## BEGIN

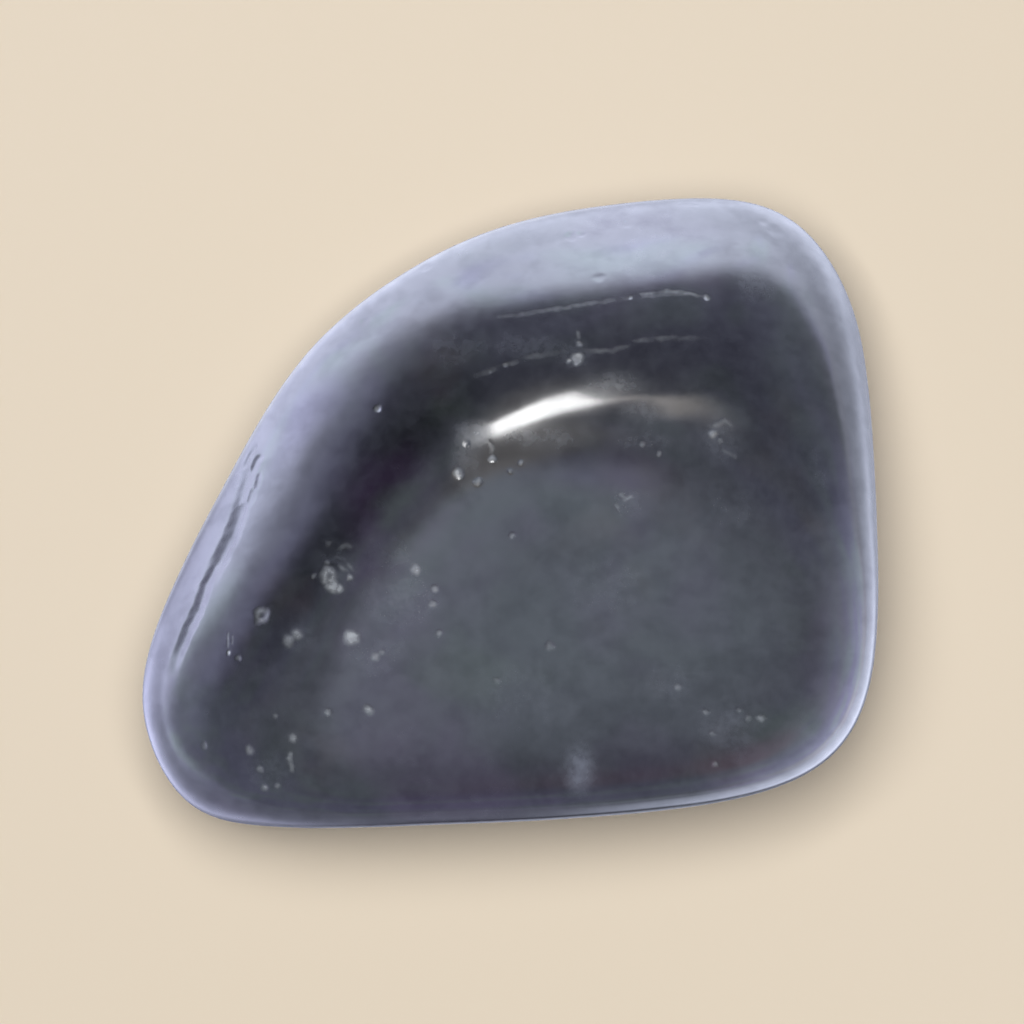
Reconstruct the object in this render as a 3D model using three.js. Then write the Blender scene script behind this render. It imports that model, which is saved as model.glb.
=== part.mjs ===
// Tumbled shungite: one solid stone, worn round and polished all over.
// Millimetres, +Z up. The stone lies on its flattened underside, with its length along X.

import * as THREE from 'three';
import { mergeVertices } from 'three/addons/utils/BufferGeometryUtils.js';

// Length of the finished stone along X (mm). Everything else keeps its proportion to it.
const STONE_LENGTH = 35;

// The chunk before tumbling, as its broken faces. Each face is given by the way it looks,
// azimuth from +X towards +Y and elevation above the horizon (degrees), and by its distance
// from the heart of the stone (mm). The upper faces form one shell and the lower faces another.
const UPPER_FACES = [
  // upright sides, on the right and the near side
  { azimuth: 2, elevation: 0, distance: 17.7 },
  { azimuth: 272, elevation: 0, distance: 14.8 },
  { azimuth: 290, elevation: 0, distance: 17.9 },
  { azimuth: 325, elevation: 0, distance: 20.5 },
  { azimuth: 222, elevation: 5, distance: 22.6 },
  { azimuth: 192, elevation: 14, distance: 22.4 },
  // the broad chamfer round the left and the far side
  { azimuth: 155, elevation: 43, distance: 11.3 },
  { azimuth: 126, elevation: 44, distance: 10.8 },
  { azimuth: 94, elevation: 44, distance: 11.3 },
  { azimuth: 48, elevation: 40, distance: 16.1 },
  // gentle slopes between the chamfer and the top
  { azimuth: 200, elevation: 62, distance: 12.9 },
  { azimuth: 148, elevation: 60, distance: 9.4 },
  { azimuth: 100, elevation: 66, distance: 9.4 },
  { azimuth: 42, elevation: 66, distance: 11.2 },
  // the broad top face, tipped a little towards -Y
  { azimuth: 280, elevation: 84, distance: 8.0 },
];
const LOWER_FACES = [
  // just under the rim
  { azimuth: 38, elevation: -8, distance: 20.4 },
  { azimuth: 97, elevation: -12, distance: 14.1 },
  { azimuth: 124, elevation: -12, distance: 12.1 },
  { azimuth: 152, elevation: -12, distance: 12.3 },
  { azimuth: 190, elevation: -8, distance: 19.8 },
  { azimuth: 222, elevation: -8, distance: 22.2 },
  // the slopes that lead down to the underside
  { azimuth: 15, elevation: -42, distance: 15.9 },
  { azimuth: 80, elevation: -48, distance: 13.6 },
  { azimuth: 150, elevation: -48, distance: 12.8 },
  { azimuth: 212, elevation: -45, distance: 16.2 },
  { azimuth: 265, elevation: -50, distance: 12.2 },
  { azimuth: 320, elevation: -42, distance: 16.6 },
  // the underside
  { azimuth: 0, elevation: -90, distance: 8.8 },
];

// How keen the edges stay, within a shell and along the rim where the two shells meet.
// Tumbling for longer means a lower number.
const SHELL_KEENNESS = 12;
const RIM_KEENNESS = 26;

// Height of the heart above the flat that the stone rests on (mm).
const HEART_HEIGHT = 8.6;

// Cuts along each edge of the starting icosahedron: 20 * (cuts + 1) ** 2 triangles.
const EDGE_CUTS = 19;

// The icosahedron is flattened to roughly the stone's proportions before its points are pushed
// out to the skin. That brings the points closer together along the rim.
const FLATTENING = new THREE.Vector3(1, 0.86, 0.47);

function withNormal({ azimuth, elevation, distance }) {
  const fromPole = THREE.MathUtils.degToRad(90 - elevation);
  const aroundZ = THREE.MathUtils.degToRad(azimuth);
  const normal = new THREE.Vector3(
    Math.sin(fromPole) * Math.cos(aroundZ),
    Math.sin(fromPole) * Math.sin(aroundZ),
    Math.cos(fromPole),
  );
  return { normal, distance };
}

const upperShell = UPPER_FACES.map(withNormal);
const lowerShell = LOWER_FACES.map(withNormal);

// A sharp chunk would take the largest of the values alone. Summing high powers blends the
// values that are nearly as large, which is what rounds an edge.
function worn(values, keenness) {
  const sum = values.reduce((total, value) => total + Math.max(0, value) ** keenness, 0);
  return sum ** (1 / keenness);
}

// One over the distance from the heart to a shell in one direction.
function nearness(shell, direction) {
  const values = shell.map(({ normal, distance }) => normal.dot(direction) / distance);
  return worn(values, SHELL_KEENNESS);
}

// Distance from the heart to the skin in one direction, level with the flat underneath.
function radiusAlong(direction) {
  const upper = nearness(upperShell, direction);
  const lower = nearness(lowerShell, direction);
  const radius = 1 / worn([upper, lower], RIM_KEENNESS);
  return direction.z < 0 ? Math.min(radius, HEART_HEIGHT / -direction.z) : radius;
}

function wornStone() {
  let geometry = new THREE.IcosahedronGeometry(1, EDGE_CUTS);
  geometry.deleteAttribute('normal');
  geometry.deleteAttribute('uv');
  geometry = mergeVertices(geometry);

  const skin = geometry.getAttribute('position');
  const point = new THREE.Vector3();
  for (let i = 0; i < skin.count; i += 1) {
    point.fromBufferAttribute(skin, i).multiply(FLATTENING).normalize();
    point.multiplyScalar(radiusAlong(point));
    skin.setXYZ(i, point.x, point.y, point.z);
  }

  geometry.computeBoundingBox();
  const size = geometry.boundingBox.getSize(new THREE.Vector3());
  const scale = STONE_LENGTH / size.x;
  geometry.scale(scale, scale, scale);

  geometry.computeBoundingBox();
  const { min, max } = geometry.boundingBox;
  geometry.translate(-(min.x + max.x) / 2, -(min.y + max.y) / 2, -min.z);
  geometry.computeVertexNormals();
  return geometry;
}

const polishedShungite = new THREE.MeshStandardMaterial({
  color: 0x1c1d21,
  roughness: 0.18,
  metalness: 0,
});

const stone = new THREE.Mesh(wornStone(), polishedShungite);
stone.name = 'stone';

const tumbledShungite = new THREE.Group();
tumbledShungite.add(stone);

export default tumbledShungite;
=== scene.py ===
# %% [markdown]
# # A tumbled shungite stone
#
# Shungite is a black, carbon-rich rock. Chunks of it go into a tumbler with grit and then with
# polish, and come out as stones like this one: flat faces left from the breaking, every edge
# worn round, and a skin that shines like dark glass wherever it isn't pitted or scuffed.
#
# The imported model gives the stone's true size and place. It is loaded first and never changed.

# %% Load the frame
import math

import bmesh
import bpy
import numpy as np
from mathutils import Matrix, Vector


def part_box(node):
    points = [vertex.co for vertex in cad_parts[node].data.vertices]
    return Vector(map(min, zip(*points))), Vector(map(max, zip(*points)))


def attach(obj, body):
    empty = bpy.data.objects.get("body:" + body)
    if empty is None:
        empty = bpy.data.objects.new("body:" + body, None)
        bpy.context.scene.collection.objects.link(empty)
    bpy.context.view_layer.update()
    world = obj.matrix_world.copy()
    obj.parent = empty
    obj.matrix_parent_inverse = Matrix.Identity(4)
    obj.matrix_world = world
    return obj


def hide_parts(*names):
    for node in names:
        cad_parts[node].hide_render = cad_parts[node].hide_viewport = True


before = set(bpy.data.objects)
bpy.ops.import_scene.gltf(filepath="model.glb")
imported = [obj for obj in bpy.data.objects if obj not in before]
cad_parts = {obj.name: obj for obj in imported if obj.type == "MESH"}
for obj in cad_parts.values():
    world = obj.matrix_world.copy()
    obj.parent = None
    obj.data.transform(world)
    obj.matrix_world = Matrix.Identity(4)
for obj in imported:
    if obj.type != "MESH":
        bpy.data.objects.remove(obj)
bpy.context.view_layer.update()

MM = 0.001
low, high = (np.array(corner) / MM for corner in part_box("stone"))
print("stone, mm:", (high - low).round(2))

# %% [markdown]
# ## The worn chunk
#
# The shape could be sculpted by hand, but a tumbled stone has a simple recipe. A few broken
# faces bound the chunk, each given by the way it looks and by its distance from the heart.
# A sharp chunk takes the nearest face alone. Summing high powers lets neighbouring faces
# blend, which is just what wearing the edges round does. The upper faces form one shell and
# the lower faces another, because the rim where they meet has stayed keener than the rest.
# The flat underneath cuts straight through both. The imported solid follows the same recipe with
# fewer points, so the two agree.

# %% The broken faces
UPPER_FACES = [  # azimuth and elevation in degrees, distance from the heart in mm
    # upright sides, on the right and the near side
    (2, 0, 17.7), (272, 0, 14.8), (290, 0, 17.9), (325, 0, 20.5), (222, 5, 22.6), (192, 14, 22.4),
    # the broad chamfer round the left and the far side
    (155, 43, 11.3), (126, 44, 10.8), (94, 44, 11.3), (48, 40, 16.1),
    # gentle slopes between the chamfer and the top
    (200, 62, 12.9), (148, 60, 9.4), (100, 66, 9.4), (42, 66, 11.2),
    # the broad top face, tipped a little towards -Y
    (280, 84, 8.0),
]
LOWER_FACES = [
    # just under the rim
    (38, -8, 20.4), (97, -12, 14.1), (124, -12, 12.1), (152, -12, 12.3), (190, -8, 19.8),
    (222, -8, 22.2),
    # the slopes that lead down to the underside
    (15, -42, 15.9), (80, -48, 13.6), (150, -48, 12.8), (212, -45, 16.2), (265, -50, 12.2),
    (320, -42, 16.6),
    # the underside
    (0, -90, 8.8),
]
SHELL_KEENNESS = 12
RIM_KEENNESS = 26
HEART_HEIGHT = 8.6
NEARLY_ZERO = 1e-6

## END

* **Short exercise**:
Reproduce every line of the listing above in which the string "None" appears.

* **Solution to this exercise**:
    if empty is None:
        empty = bpy.data.objects.new("body:" + body, None)
    obj.parent = None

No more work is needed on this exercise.